## [What the task asks]
In the listing that follows, the range to quote begins at the line that has "The Blender code for this object continues." and ends after the line that has "tone at the"; quote it verbatim and add nothing.

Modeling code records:
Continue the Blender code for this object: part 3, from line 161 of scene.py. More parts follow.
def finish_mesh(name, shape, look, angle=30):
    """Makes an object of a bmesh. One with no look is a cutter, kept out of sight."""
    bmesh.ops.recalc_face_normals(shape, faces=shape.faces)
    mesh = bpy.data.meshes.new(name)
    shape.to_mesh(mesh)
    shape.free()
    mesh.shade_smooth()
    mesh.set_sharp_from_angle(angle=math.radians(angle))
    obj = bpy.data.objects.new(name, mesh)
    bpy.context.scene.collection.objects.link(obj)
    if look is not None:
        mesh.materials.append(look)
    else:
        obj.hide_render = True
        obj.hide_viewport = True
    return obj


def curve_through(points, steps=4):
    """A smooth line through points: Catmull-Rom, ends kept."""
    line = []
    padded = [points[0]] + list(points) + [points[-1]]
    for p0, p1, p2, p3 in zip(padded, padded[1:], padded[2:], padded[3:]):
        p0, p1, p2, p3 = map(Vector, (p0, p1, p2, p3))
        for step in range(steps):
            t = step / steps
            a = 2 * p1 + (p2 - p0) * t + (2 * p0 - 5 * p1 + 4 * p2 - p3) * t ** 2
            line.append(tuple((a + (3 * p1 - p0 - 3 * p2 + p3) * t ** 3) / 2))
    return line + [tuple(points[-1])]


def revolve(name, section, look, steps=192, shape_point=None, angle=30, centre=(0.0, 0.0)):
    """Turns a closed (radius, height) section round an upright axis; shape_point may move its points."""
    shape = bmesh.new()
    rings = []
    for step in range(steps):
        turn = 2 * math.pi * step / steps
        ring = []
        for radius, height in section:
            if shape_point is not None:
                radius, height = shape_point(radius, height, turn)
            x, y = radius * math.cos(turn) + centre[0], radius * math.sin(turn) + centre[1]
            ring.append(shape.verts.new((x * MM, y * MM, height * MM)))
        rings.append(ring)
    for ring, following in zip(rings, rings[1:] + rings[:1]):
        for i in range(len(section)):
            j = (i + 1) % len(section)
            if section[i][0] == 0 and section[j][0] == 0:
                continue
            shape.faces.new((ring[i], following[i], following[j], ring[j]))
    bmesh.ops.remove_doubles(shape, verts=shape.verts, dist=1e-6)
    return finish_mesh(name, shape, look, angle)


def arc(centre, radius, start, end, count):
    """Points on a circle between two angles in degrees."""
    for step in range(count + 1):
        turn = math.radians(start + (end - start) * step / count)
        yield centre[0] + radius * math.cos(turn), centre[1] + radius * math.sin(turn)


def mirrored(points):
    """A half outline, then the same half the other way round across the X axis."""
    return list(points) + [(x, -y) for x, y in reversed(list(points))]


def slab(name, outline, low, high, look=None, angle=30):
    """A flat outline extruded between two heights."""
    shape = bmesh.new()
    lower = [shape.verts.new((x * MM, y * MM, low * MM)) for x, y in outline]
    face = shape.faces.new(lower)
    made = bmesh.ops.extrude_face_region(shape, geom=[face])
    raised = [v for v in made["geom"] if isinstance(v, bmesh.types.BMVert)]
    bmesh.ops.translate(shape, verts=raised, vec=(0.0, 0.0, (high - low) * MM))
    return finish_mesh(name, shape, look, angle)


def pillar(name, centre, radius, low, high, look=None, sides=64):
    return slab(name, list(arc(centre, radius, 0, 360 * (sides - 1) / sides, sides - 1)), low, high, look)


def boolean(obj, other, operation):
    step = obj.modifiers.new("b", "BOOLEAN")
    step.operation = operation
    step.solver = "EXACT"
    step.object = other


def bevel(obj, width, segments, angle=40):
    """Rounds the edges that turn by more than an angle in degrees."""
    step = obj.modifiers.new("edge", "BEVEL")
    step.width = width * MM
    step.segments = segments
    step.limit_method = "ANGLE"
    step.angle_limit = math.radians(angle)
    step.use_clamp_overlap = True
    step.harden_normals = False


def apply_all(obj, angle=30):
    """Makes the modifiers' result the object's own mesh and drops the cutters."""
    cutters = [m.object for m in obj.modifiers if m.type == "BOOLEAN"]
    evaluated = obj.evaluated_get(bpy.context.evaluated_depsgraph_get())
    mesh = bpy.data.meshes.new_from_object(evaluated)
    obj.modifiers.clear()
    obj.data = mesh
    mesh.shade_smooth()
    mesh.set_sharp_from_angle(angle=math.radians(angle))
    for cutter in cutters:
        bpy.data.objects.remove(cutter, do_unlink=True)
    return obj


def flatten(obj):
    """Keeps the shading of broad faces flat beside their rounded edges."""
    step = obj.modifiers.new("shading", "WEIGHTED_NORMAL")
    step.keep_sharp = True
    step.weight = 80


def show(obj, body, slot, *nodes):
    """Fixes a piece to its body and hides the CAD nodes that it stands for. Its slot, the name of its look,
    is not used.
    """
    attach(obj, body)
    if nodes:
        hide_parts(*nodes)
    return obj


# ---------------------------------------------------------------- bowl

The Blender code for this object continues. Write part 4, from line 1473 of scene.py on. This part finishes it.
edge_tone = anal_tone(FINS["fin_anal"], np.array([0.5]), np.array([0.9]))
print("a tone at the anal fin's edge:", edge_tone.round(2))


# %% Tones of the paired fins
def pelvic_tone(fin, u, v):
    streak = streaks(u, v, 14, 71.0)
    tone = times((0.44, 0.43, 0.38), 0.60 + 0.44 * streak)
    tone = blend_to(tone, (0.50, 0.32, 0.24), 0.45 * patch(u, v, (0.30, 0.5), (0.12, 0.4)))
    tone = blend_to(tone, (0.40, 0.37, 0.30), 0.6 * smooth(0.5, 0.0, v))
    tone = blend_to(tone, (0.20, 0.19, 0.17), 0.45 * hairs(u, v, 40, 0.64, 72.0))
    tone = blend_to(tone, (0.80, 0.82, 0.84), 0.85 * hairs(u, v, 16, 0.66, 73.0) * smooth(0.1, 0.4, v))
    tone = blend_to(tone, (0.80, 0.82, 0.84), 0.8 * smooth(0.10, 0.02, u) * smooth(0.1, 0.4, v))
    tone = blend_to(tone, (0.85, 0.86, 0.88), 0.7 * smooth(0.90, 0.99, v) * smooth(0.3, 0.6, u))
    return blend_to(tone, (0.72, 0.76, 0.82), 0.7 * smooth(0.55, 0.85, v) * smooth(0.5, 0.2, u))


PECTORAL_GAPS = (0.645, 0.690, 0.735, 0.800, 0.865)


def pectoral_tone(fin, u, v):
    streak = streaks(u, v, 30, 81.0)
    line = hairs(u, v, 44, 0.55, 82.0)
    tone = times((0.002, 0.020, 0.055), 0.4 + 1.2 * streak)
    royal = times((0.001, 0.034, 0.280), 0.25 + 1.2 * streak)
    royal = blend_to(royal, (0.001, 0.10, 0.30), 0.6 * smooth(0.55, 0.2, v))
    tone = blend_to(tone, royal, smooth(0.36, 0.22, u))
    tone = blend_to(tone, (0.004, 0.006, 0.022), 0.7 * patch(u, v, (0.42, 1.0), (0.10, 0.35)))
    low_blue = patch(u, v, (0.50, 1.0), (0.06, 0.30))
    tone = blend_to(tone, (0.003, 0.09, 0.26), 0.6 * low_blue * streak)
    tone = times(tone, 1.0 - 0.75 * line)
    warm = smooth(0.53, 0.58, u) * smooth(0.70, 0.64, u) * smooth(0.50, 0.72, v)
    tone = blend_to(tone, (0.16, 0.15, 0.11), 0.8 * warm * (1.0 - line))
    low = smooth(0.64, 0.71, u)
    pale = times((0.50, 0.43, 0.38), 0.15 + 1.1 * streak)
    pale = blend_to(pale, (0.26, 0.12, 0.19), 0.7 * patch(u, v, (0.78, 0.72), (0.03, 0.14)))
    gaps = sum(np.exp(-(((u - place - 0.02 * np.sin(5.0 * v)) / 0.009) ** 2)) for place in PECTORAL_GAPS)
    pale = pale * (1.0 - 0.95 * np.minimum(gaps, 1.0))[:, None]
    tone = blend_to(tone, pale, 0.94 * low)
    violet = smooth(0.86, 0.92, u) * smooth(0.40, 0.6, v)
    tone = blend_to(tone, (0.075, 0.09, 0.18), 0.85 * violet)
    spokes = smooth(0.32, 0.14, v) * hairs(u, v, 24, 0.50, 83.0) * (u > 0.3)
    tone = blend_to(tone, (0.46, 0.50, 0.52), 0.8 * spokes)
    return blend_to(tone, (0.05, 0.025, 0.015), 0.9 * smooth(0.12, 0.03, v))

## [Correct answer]
The Blender code for this object continues. Write part 4, from line 1473 of scene.py on. This part finishes it.
edge_tone = anal_tone(FINS["fin_anal"], np.array([0.5]), np.array([0.9]))
print("a tone at the anal fin's edge:", edge_tone.round(2))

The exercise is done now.